■ Short task:
Print exactly the part opening with the line containing "# ---- bring" and closing with the line containing "obj.matrix_parent_inverse = Matrix.Identity(4)", with both of those lines included.

■ Dataset extract:

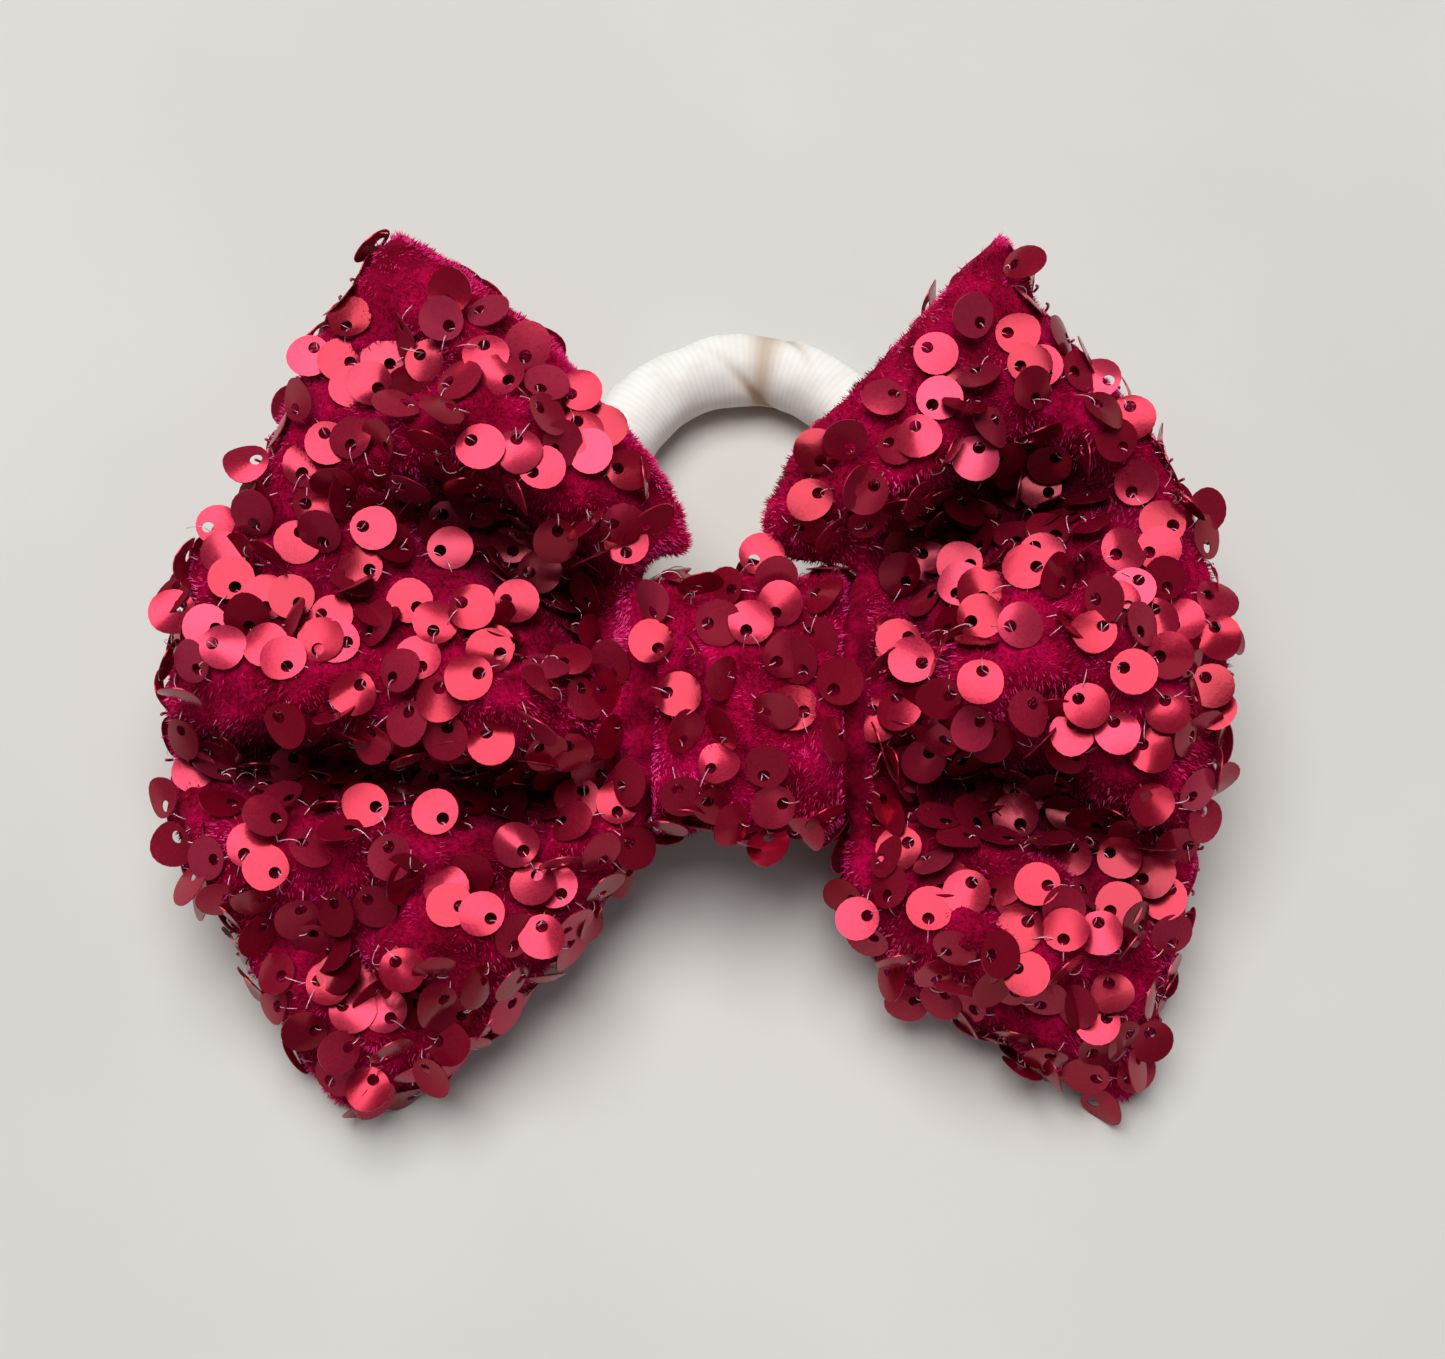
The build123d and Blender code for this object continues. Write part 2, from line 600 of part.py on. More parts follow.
gap = Pos(0, TIE_LENGTH, 0) * Box(JOIN_LENGTH, 4 * TIE_R, 4 * TIE_R)
outer_tube = ring_tube(TIE_R)
void_tube = ring_tube(TIE_R - TIE_WALL)
cover = outer_tube - void_tube - gap
pieces["hair_tie_cover"] = ring_plane * cover
pieces["hair_tie_elastic"] = ring_plane * ring_tube(TIE_CORE_R)

far = TIE_LENGTH - TIE_HALF_WIDTH
half = math.asin((JOIN_LENGTH / 2 - 0.05) / TIE_HALF_WIDTH)
join_out = Pos(TIE_HALF_WIDTH, far, 0) * Rot(90, 0, 0) * Circle(TIE_R + 0.02)
join_in = Pos(TIE_HALF_WIDTH, far, 0) * Rot(90, 0, 0) * Circle(TIE_R - TIE_WALL)
spin = Pos(0, far, 0) * Rot(0, 0, 90 - math.degrees(half)) * Pos(0, -far, 0)
join = revolve(join_out, Axis((0, far, 0), (0, 0, 1)), 2 * math.degrees(half)) \
    - revolve(join_in, Axis((0, far, 0), (0, 0, 1)), 2 * math.degrees(half))
wide = Pos(0, TIE_LENGTH, 0) * Box(JOIN_LENGTH - 0.12, 4 * TIE_R, 4 * TIE_R)
pieces["hair_tie_join"] = ring_plane * (spin * join & wide)


# ---- bring the origin to the middle of the underside and write the pieces -----
def flat_list(x):
    if isinstance(x, (list, tuple)):
        out = []
        for y in x:
            out += flat_list(y)
        return out
    return list(x.solids())


solids = {name: flat_list(p) for name, p in pieces.items()}
boxes = [s.bounding_box() for group in solids.values() for s in group]
low = [min(getattr(b.min, k) for b in boxes) for k in "XYZ"]
high = [max(getattr(b.max, k) for b in boxes) for k in "XYZ"]
shift = (-(low[0] + high[0]) / 2, -(low[1] + high[1]) / 2, -low[2])
print("shift", [round(x, 4) for x in shift])
print("size", [round(b - a, 3) for a, b in zip(low, high)])
print("hinge", [round(a + b, 4) for a, b in zip(hinge, shift)])
for name, group in solids.items():
    moved = [Pos(*shift) * s for s in group]
    thing = moved[0] if len(moved) == 1 else Compound(children=moved)
    thing.label = name
    export_step(thing, "parts/" + name + ".step")
    print(name, len(group), round(sum(s.volume for s in group), 1))
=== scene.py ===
import math
import bpy
import numpy as np
from mathutils import Matrix, Vector
from mathutils.bvhtree import BVHTree
from mathutils.kdtree import KDTree

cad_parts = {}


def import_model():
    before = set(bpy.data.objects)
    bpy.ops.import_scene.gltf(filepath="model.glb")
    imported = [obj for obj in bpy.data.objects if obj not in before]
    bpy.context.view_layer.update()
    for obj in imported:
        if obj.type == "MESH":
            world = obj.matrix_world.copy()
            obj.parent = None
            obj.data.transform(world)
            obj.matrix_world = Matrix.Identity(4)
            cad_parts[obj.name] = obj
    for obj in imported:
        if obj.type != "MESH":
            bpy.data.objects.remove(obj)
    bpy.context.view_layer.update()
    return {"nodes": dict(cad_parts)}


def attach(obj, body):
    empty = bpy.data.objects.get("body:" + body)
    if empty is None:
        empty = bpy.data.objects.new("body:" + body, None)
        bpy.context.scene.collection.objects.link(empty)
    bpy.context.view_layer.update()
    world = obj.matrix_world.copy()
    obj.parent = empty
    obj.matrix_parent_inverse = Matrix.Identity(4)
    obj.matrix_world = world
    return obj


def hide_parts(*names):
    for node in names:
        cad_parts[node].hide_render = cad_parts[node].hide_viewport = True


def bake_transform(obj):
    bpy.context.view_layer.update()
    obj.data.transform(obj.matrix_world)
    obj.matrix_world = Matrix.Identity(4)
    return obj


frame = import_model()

MM = 0.001
RNG = np.random.default_rng(20417)

# ---------------------------------------------------------------------------
# the bow's flat frame: u along the bow, v up its face, w out of its face (mm)
# ---------------------------------------------------------------------------
TILT = math.radians(20.0)
WAIST_HEIGHT = 17.0
SHIFT = np.array([5.3672, -5.6165, 0.0])
CT, ST = math.cos(TILT), math.sin(TILT)
AX_U = np.array([1.0, 0.0, 0.0])
AX_V = np.array([0.0, CT, ST])
AX_W = np.array([0.0, -ST, CT])
WAIST = np.array([0.0, 0.0, WAIST_HEIGHT]) + SHIFT


def world(p):
    """Points (n, 3) in the flat frame, mm, to the row frame, metres."""
    p = np.asarray(p, float)
    return (WAIST + p[..., :1] * AX_U + p[..., 1:2] * AX_V + p[..., 2:3] * AX_W) * MM


def turn(d):
    """Directions in the flat frame to the row frame."""
    d = np.asarray(d, float)
    return d[..., :1] * AX_U + d[..., 1:2] * AX_V + d[..., 2:3] * AX_W


def flat_of(p):
    """Row frame, metres, back to the flat frame, mm."""
    q = np.asarray(p, float) / MM - WAIST
    return np.stack([q @ AX_U, q @ AX_V, q @ AX_W], -1)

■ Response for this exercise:
# ---- bring the origin to the middle of the underside and write the pieces -----
def flat_list(x):
    if isinstance(x, (list, tuple)):
        out = []
        for y in x:
            out += flat_list(y)
        return out
    return list(x.solids())


solids = {name: flat_list(p) for name, p in pieces.items()}
boxes = [s.bounding_box() for group in solids.values() for s in group]
low = [min(getattr(b.min, k) for b in boxes) for k in "XYZ"]
high = [max(getattr(b.max, k) for b in boxes) for k in "XYZ"]
shift = (-(low[0] + high[0]) / 2, -(low[1] + high[1]) / 2, -low[2])
print("shift", [round(x, 4) for x in shift])
print("size", [round(b - a, 3) for a, b in zip(low, high)])
print("hinge", [round(a + b, 4) for a, b in zip(hinge, shift)])
for name, group in solids.items():
    moved = [Pos(*shift) * s for s in group]
    thing = moved[0] if len(moved) == 1 else Compound(children=moved)
    thing.label = name
    export_step(thing, "parts/" + name + ".step")
    print(name, len(group), round(sum(s.volume for s in group), 1))
=== scene.py ===
import math
import bpy
import numpy as np
from mathutils import Matrix, Vector
from mathutils.bvhtree import BVHTree
from mathutils.kdtree import KDTree

cad_parts = {}


def import_model():
    before = set(bpy.data.objects)
    bpy.ops.import_scene.gltf(filepath="model.glb")
    imported = [obj for obj in bpy.data.objects if obj not in before]
    bpy.context.view_layer.update()
    for obj in imported:
        if obj.type == "MESH":
            world = obj.matrix_world.copy()
            obj.parent = None
            obj.data.transform(world)
            obj.matrix_world = Matrix.Identity(4)
            cad_parts[obj.name] = obj
    for obj in imported:
        if obj.type != "MESH":
            bpy.data.objects.remove(obj)
    bpy.context.view_layer.update()
    return {"nodes": dict(cad_parts)}


def attach(obj, body):
    empty = bpy.data.objects.get("body:" + body)
    if empty is None:
        empty = bpy.data.objects.new("body:" + body, None)
        bpy.context.scene.collection.objects.link(empty)
    bpy.context.view_layer.update()
    world = obj.matrix_world.copy()
    obj.parent = empty
    obj.matrix_parent_inverse = Matrix.Identity(4)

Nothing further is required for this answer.